Da un paso atrás y me inspecciona.

—Me cago en la leche, ¿no estarás perdiendo el control, verdad?

—¿Perder el control? Todo lo que digo es que los métodos son inhumanos. Y que no conducen a resultados seguros. Eso es todo. Destrozamos todas sus barreras y a cambio no obtenemos nada que sea de fiar. Todos los exámenes apuntan a ello.

—Exámenes —espeta él—. ¿Qué exámenes ni qué cojones? ¿Te has doctorado en técnicas de interrogatorio o qué? Esto es una guerra, joder, por si no te has enterado. Independientemente de lo que diga el presidente por la tele. Una guerra, ¿te enteras? O devoras o te devoran. Si no te entra en la mollera ya te puedes montar en el avión a casa y podrás hablar del último editorial del New York Times mientras haces cola en alguna fuente de Langley. Mañana mismo. Pero aquí fuera hablamos de lo que funciona. Y lo que hacemos, funciona. No es más difícil que eso.

—¡Que no funciona, coño!

Mi intención no es alzar la voz, pero sus ojos de reptil, su sed de sangre, aumentan mi furia. Los de su calaña tienen la sartén por el mango. Baterías de coche y electrodos. Todo ha cambiado desde Kurdistán.

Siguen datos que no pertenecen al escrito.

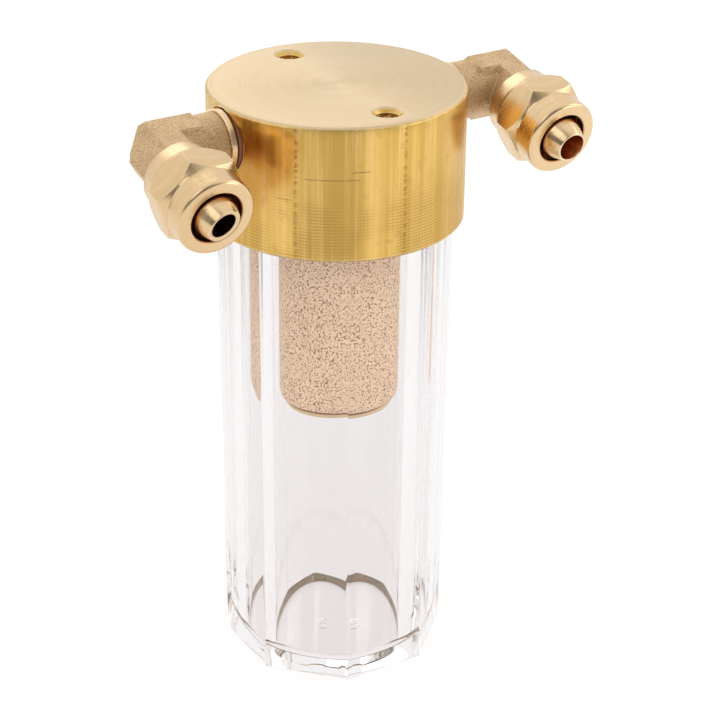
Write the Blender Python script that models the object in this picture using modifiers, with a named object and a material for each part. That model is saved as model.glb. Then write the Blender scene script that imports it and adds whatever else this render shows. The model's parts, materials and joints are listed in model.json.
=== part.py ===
"""Bowl filter with a turned brass head, a clear eight-sided bowl and a sintered bronze element.

Units are metres and +Z is up. The origin is the centre of the bowl's underside. The ports lie
along X, and both hose tails leave towards -Y. Run: blender --background --python part.py
"""
import math

import bmesh
import bpy
from mathutils import Euler, Matrix, Vector

MM = 0.001
GAP = 0.3 * MM                     # running gap left between neighbouring pieces

# Head: turned from 60 mm brass bar
HEAD_R = 30.0 * MM
HEAD_BOTTOM = 114.2 * MM
HEAD_TOP = 146.0 * MM
HEAD_CHAMFER = 0.75 * MM
WEB_BOTTOM = 128.0 * MM            # flat roof of the bowl socket
SOCKET_R = 24.0 * MM               # M48 female thread
PORT_Z = 137.7 * MM
PORT_HOLE_R = 5.1 * MM
PORT_HOLE_END = 20.4 * MM          # distance of the port's bottom from the head's axis
SPOT_FACE_R = 7.7 * MM
SPOT_FACE_X = 28.6 * MM
PASSAGE_R = 3.5 * MM
STUD_HOLE_R = 6.3 * MM
MOUNT_HOLE_R = 2.6 * MM            # M6 tapping size
MOUNT_SINK_R = 3.75 * MM
MOUNT_HOLE_DEPTH = 10.0 * MM
MOUNT_PITCH_R = 22.45 * MM         # the two M6 holes are 44.9 mm apart
MOUNT_LINE = math.radians(-92.2)   # direction of the first M6 hole from the axis

# Bowl: clear plastic, eight flats outside, round inside
BOWL_SIDES = 8
BOWL_FOOT_R = 27.35 * MM           # over the corners, at the bottom
BOWL_SHOULDER_R = 28.1 * MM        # over the corners, under the head
BOWL_CLOCK = math.radians(19.8)    # first corner from +X with the bowl tight
NECK_R = 23.7 * MM
NECK_TOP = 125.0 * MM
CAVITY_TOP_R = 20.3 * MM
CAVITY_FOOT_R = 19.6 * MM
CAVITY_CORNER = 3.5 * MM
FLOOR_T = 2.0 * MM
ORING_R = 21.8 * MM
ORING_T = 1.2 * MM                 # radius of the ring's own section

# Element: sintered bronze tube clamped under the head by a hollow stud
ELEMENT_R = 17.0 * MM
ELEMENT_BORE_R = 13.5 * MM
ELEMENT_BOTTOM = 69.2 * MM
ELEMENT_TOP = 125.8 * MM
ELEMENT_CORNER = 3.0 * MM
STUD_BOTTOM = 64.2 * MM
STUD_STEP = 98.0 * MM
STUD_TOP = 133.4 * MM
STUD_NUT_H = 3.2 * MM

# Elbows: forged brass, G1/8 into the head, push-on tail for 12 x 9 mm hose
ELBOW_X = 45.8 * MM                # hose axis to head axis
ELBOW_DROOP = math.radians(13.2)   # the hose ends point this much below level
BEND_FLAT = 2.9 * MM               # half the width of the forging's top and bottom flats
BEND_HALF_H = 7.2 * MM
BEND_HALF_W = 7.7 * MM             # half the width at the parting line
BEND_CORNER_CUT = 7.8 * MM         # the outer corner is cut off square to its diagonal
PORT_ARM = 8.6 * MM
HOSE_ARM = 8.0 * MM
BOSS_R = 6.9 * MM
RING_R = 7.4 * MM
TAIL_END = 30.4 * MM
ELBOW_BORE_R = 3.1 * MM

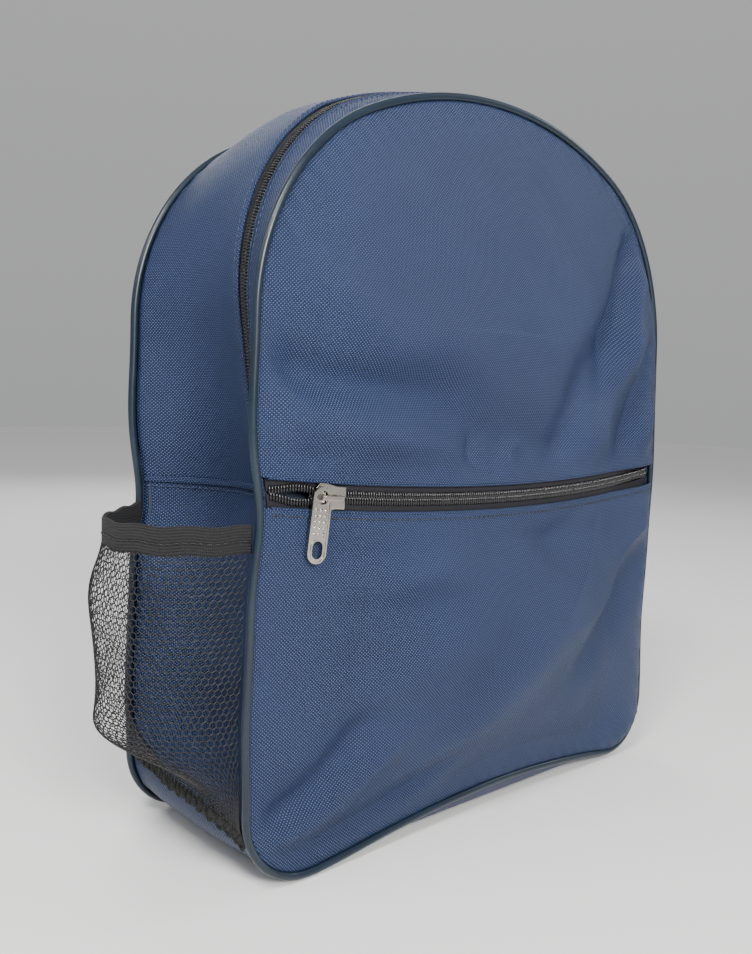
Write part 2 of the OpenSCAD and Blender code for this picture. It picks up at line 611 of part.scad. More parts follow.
front_upper_panel();
front_pocket_panel();
pocket_inner_wall();
gusset_front_strip();
gusset_rear_strip();
lower_gusset();
back_panel_fabric();
back_foam();
back_lining();
piping_front();
piping_rear();
seam_binding_front();
seam_binding_rear();
pocket_zip_tape_upper();
pocket_zip_tape_lower();
pocket_zip_coil_upper();
pocket_zip_coil_lower();
pocket_zip_slider();
pocket_zip_pull();
main_zip_tape_front();
main_zip_tape_rear();
main_zip_coil_front();
main_zip_coil_rear();
main_zip_end_patches();
main_zip_slider_left();
main_zip_pull_left();
main_zip_slider_right();
main_zip_pull_right();
mesh_pocket_left();
mesh_pocket_right();
elastic_band_left();
elastic_band_right();
mesh_hem_left();
mesh_hem_right();
haul_loop();
strap_yoke_patch();
strap_pad_left();
strap_pad_right();
strap_webbing_left();
strap_webbing_right();
strap_loop_left();
strap_loop_right();
ladder_lock_left();
ladder_lock_right();
lower_webbing_left();
lower_webbing_right();
strap_tail_left();
strap_tail_right();
strap_anchor_left();
strap_anchor_right();
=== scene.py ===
import bpy, math
import numpy as np
from mathutils import Matrix, Vector


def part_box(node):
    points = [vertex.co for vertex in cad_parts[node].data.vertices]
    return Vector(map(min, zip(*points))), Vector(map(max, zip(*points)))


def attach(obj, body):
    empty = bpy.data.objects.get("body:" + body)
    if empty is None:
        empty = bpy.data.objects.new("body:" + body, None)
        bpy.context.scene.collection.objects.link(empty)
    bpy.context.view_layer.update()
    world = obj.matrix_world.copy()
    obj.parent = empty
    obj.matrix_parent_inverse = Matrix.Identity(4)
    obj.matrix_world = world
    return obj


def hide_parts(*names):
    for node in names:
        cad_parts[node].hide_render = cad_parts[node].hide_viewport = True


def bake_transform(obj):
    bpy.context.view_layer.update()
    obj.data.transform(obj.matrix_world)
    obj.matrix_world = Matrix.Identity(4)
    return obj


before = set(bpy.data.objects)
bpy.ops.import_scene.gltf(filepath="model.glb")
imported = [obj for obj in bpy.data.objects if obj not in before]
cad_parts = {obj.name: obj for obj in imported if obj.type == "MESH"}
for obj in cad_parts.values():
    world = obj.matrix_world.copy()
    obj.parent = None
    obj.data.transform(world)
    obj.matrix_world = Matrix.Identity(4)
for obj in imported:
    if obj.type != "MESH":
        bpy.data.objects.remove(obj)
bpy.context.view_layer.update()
rng = np.random.default_rng(7)
print("frame loaded")

# measures of the bag
pipeLow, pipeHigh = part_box("piping_front")
rearLow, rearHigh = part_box("piping_rear")
pipe = {"radius": (pipeHigh.y - pipeLow.y) / 2, "standOut": 0.0004, "sides": 14}
reach = pipe["radius"] + pipe["standOut"]
bag = {
    "halfWidth": (pipeHigh.x - pipeLow.x) / 2 - reach,
    "top": pipeHigh.z - reach,
    "seamZ": pipeLow.z + reach,
    "halfDepth": (rearLow.y + rearHigh.y) / 2,
    "archRadius": 0.190, "shoulderRadius": 0.092, "cornerRadius": 0.030,
    "sideCrown": 0.005, "topCrown": 0.009, "baseCrown": 0.009, "frontCrown": 0.012,
    "dent": 0.032, "dentFullZ": 0.110,
    "splitZ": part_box("lower_gusset")[1].z + 0.00015,
}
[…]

Mi compañero no dice nada. Se limita a inspeccionarme detenidamente con la mirada. Así que continúo. Doy una patada en la arena, dejo que mis ojos se vacíen de empatía. Nos miramos. El murmullo de la tele y las voces que llegan del comedor. El olor a comida frita y primavera seca. Él es el primero en volver la cara.

—Ha llegado tu hora de volver a casa —dice—. Tus días en el campo han superado la fecha de caducidad desde que no eres capaz de tomar las decisiones difíciles. Será mejor que hagas las maletas.

Yo no digo nada, sino que me limito a seguir mirándolo con calma.

—Te enteras, ¿no?

Da un paso más. Lo tengo pegado a la cara. Su aliento a cerveza y polvo y tabaco.

—Siempre fuiste una nenaza —dice—. Lo sé desde Irak. Eres una nenaza de mierda. Encárgate bien de tener un sitio en el avión a casa desde Kabul. Aquí ya has terminado.

Escupe a la tierra, da media vuelta y se mete en el comedor sin mirar atrás. ¿Es así como termina?